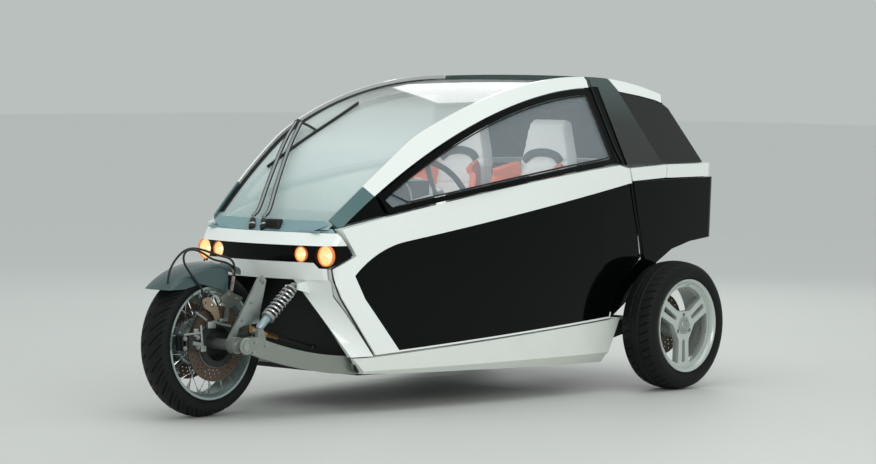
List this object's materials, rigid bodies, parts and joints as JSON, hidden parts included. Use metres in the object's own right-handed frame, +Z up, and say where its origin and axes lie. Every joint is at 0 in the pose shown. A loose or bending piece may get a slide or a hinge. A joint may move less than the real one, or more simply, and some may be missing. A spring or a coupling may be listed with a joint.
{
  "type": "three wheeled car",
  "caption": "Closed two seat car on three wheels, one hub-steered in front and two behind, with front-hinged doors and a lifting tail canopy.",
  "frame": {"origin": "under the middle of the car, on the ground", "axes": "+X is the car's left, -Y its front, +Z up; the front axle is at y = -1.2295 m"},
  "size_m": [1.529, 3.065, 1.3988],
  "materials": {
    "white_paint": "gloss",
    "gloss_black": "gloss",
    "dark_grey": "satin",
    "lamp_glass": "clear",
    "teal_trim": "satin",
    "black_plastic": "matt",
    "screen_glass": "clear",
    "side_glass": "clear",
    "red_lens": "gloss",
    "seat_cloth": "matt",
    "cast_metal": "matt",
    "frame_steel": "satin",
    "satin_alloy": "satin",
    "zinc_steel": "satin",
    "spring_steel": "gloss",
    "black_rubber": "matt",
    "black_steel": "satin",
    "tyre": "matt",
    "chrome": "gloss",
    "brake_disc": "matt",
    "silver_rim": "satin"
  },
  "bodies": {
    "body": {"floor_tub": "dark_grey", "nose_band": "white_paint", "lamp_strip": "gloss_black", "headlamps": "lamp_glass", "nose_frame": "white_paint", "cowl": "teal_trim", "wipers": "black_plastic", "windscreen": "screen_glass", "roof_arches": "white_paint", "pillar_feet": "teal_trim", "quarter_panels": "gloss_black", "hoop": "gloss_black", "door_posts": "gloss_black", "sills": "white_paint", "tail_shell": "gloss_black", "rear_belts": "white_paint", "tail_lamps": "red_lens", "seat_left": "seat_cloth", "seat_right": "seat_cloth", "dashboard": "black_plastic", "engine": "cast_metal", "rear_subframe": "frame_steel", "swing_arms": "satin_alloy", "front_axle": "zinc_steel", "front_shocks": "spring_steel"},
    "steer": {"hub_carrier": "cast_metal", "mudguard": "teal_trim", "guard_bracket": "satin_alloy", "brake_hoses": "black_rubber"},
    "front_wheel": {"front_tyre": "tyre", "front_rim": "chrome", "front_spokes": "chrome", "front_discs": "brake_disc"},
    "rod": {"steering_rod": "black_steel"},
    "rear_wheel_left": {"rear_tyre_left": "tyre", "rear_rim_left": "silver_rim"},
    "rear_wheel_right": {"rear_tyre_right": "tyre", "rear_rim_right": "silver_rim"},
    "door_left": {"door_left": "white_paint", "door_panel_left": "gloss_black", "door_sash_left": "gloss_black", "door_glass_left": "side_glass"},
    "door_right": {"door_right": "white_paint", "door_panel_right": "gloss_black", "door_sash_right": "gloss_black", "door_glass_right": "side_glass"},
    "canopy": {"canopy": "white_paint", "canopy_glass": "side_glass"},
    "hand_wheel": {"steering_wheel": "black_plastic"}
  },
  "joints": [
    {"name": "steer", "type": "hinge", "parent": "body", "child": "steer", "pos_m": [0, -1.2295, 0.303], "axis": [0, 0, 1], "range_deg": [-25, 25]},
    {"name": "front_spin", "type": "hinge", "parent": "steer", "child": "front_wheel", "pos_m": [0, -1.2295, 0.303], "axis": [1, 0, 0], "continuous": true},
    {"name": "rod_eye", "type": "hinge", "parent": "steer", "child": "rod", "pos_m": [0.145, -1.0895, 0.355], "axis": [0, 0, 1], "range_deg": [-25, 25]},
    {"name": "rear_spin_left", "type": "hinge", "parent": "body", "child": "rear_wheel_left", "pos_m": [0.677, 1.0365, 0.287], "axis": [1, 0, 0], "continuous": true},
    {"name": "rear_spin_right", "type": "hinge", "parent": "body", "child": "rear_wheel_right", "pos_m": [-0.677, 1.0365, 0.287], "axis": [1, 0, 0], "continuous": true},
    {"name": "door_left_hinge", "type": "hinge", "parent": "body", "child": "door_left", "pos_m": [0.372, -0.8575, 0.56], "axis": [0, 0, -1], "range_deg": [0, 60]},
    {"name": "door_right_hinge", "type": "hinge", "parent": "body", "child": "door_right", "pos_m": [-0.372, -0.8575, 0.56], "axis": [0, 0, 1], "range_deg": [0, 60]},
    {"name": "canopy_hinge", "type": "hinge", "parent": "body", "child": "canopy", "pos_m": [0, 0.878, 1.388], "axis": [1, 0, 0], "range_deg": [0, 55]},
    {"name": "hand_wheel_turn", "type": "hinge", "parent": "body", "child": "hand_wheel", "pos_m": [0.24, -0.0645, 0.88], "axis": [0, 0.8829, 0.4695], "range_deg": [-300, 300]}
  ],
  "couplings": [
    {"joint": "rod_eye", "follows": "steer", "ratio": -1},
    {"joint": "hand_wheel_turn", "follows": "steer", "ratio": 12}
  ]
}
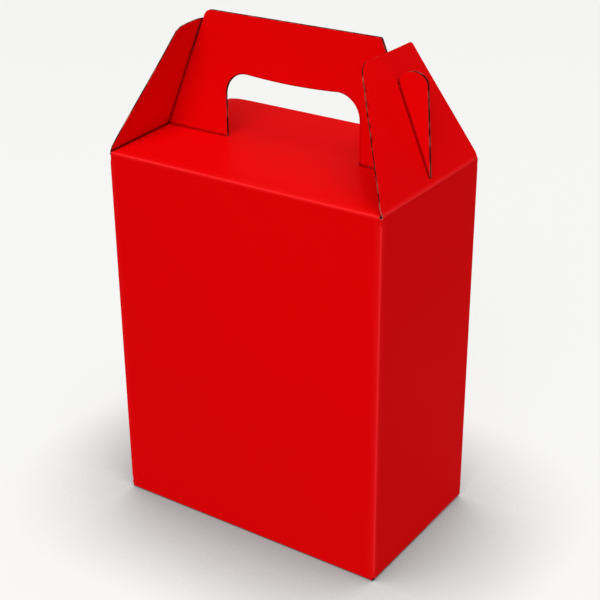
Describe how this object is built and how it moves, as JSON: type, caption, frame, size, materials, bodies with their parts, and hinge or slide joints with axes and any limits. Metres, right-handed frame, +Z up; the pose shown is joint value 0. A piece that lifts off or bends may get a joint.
◇ ◇ ◇
Output every line above without altering anything.

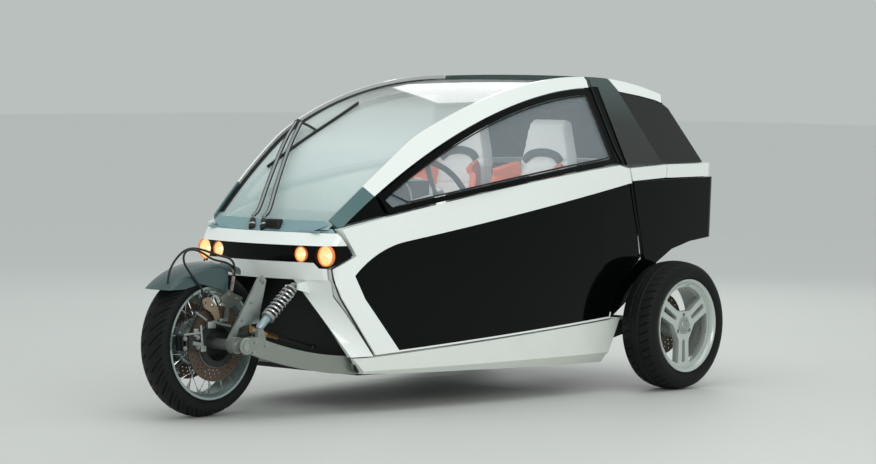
List this object's materials, rigid bodies, parts and joints as JSON, hidden parts included. Use metres in the object's own right-handed frame, +Z up, and say where its origin and axes lie. Every joint is at 0 in the pose shown. A loose or bending piece may get a slide or a hinge. A joint may move less than the real one, or more simply, and some may be missing. A spring or a coupling may be listed with a joint.
{
  "type": "three wheeled car",
  "caption": "Closed two seat car on three wheels, one hub-steered in front and two behind, with front-hinged doors and a lifting tail canopy.",
  "frame": {"origin": "under the middle of the car, on the ground", "axes": "+X is the car's left, -Y its front, +Z up; the front axle is at y = -1.2295 m"},
  "size_m": [1.529, 3.065, 1.3988],
  "materials": {
    "white_paint": "gloss",
    "gloss_black": "gloss",
    "dark_grey": "satin",
    "lamp_glass": "clear",
    "teal_trim": "satin",
    "black_plastic": "matt",
    "screen_glass": "clear",
    "side_glass": "clear",
    "red_lens": "gloss",
    "seat_cloth": "matt",
    "cast_metal": "matt",
    "frame_steel": "satin",
    "satin_alloy": "satin",
    "zinc_steel": "satin",
    "spring_steel": "gloss",
    "black_rubber": "matt",
    "black_steel": "satin",
    "tyre": "matt",
    "chrome": "gloss",
    "brake_disc": "matt",
    "silver_rim": "satin"
  },
  "bodies": {
    "body": {"floor_tub": "dark_grey", "nose_band": "white_paint", "lamp_strip": "gloss_black", "headlamps": "lamp_glass", "nose_frame": "white_paint", "cowl": "teal_trim", "wipers": "black_plastic", "windscreen": "screen_glass", "roof_arches": "white_paint", "pillar_feet": "teal_trim", "quarter_panels": "gloss_black", "hoop": "gloss_black", "door_posts": "gloss_black", "sills": "white_paint", "tail_shell": "gloss_black", "rear_belts": "white_paint", "tail_lamps": "red_lens", "seat_left": "seat_cloth", "seat_right": "seat_cloth", "dashboard": "black_plastic", "engine": "cast_metal", "rear_subframe": "frame_steel", "swing_arms": "satin_alloy", "front_axle": "zinc_steel", "front_shocks": "spring_steel"},
    "steer": {"hub_carrier": "cast_metal", "mudguard": "teal_trim", "guard_bracket": "satin_alloy", "brake_hoses": "black_rubber"},
    "front_wheel": {"front_tyre": "tyre", "front_rim": "chrome", "front_spokes": "chrome", "front_discs": "brake_disc"},
    "rod": {"steering_rod": "black_steel"},
    "rear_wheel_left": {"rear_tyre_left": "tyre", "rear_rim_left": "silver_rim"},
    "rear_wheel_right": {"rear_tyre_right": "tyre", "rear_rim_right": "silver_rim"},
    "door_left": {"door_left": "white_paint", "door_panel_left": "gloss_black", "door_sash_left": "gloss_black", "door_glass_left": "side_glass"},
    "door_right": {"door_right": "white_paint", "door_panel_right": "gloss_black", "door_sash_right": "gloss_black", "door_glass_right": "side_glass"},
    "canopy": {"canopy": "white_paint", "canopy_glass": "side_glass"},
    "hand_wheel": {"steering_wheel": "black_plastic"}
  },
  "joints": [
    {"name": "steer", "type": "hinge", "parent": "body", "child": "steer", "pos_m": [0, -1.2295, 0.303], "axis": [0, 0, 1], "range_deg": [-25, 25]},
    {"name": "front_spin", "type": "hinge", "parent": "steer", "child": "front_wheel", "pos_m": [0, -1.2295, 0.303], "axis": [1, 0, 0], "continuous": true},
    {"name": "rod_eye", "type": "hinge", "parent": "steer", "child": "rod", "pos_m": [0.145, -1.0895, 0.355], "axis": [0, 0, 1], "range_deg": [-25, 25]},
    {"name": "rear_spin_left", "type": "hinge", "parent": "body", "child": "rear_wheel_left", "pos_m": [0.677, 1.0365, 0.287], "axis": [1, 0, 0], "continuous": true},
    {"name": "rear_spin_right", "type": "hinge", "parent": "body", "child": "rear_wheel_right", "pos_m": [-0.677, 1.0365, 0.287], "axis": [1, 0, 0], "continuous": true},
    {"name": "door_left_hinge", "type": "hinge", "parent": "body", "child": "door_left", "pos_m": [0.372, -0.8575, 0.56], "axis": [0, 0, -1], "range_deg": [0, 60]},
    {"name": "door_right_hinge", "type": "hinge", "parent": "body", "child": "door_right", "pos_m": [-0.372, -0.8575, 0.56], "axis": [0, 0, 1], "range_deg": [0, 60]},
    {"name": "canopy_hinge", "type": "hinge", "parent": "body", "child": "canopy", "pos_m": [0, 0.878, 1.388], "axis": [1, 0, 0], "range_deg": [0, 55]},
    {"name": "hand_wheel_turn", "type": "hinge", "parent": "body", "child": "hand_wheel", "pos_m": [0.24, -0.0645, 0.88], "axis": [0, 0.8829, 0.4695], "range_deg": [-300, 300]}
  ],
  "couplings": [
    {"joint": "rod_eye", "follows": "steer", "ratio": -1},
    {"joint": "hand_wheel_turn", "follows": "steer", "ratio": 12}
  ]
}
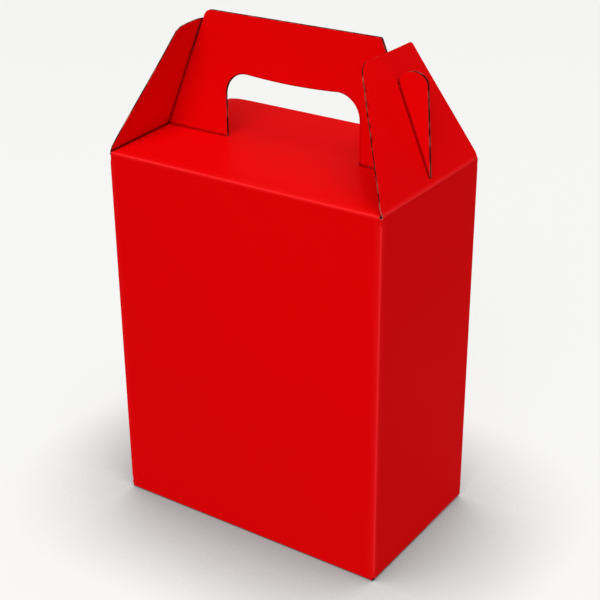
Describe how this object is built and how it moves, as JSON: type, caption, frame, size, materials, bodies with their parts, and hinge or slide joints with axes and any limits. Metres, right-handed frame, +Z up; the pose shown is joint value 0. A piece that lifts off or bends may get a joint.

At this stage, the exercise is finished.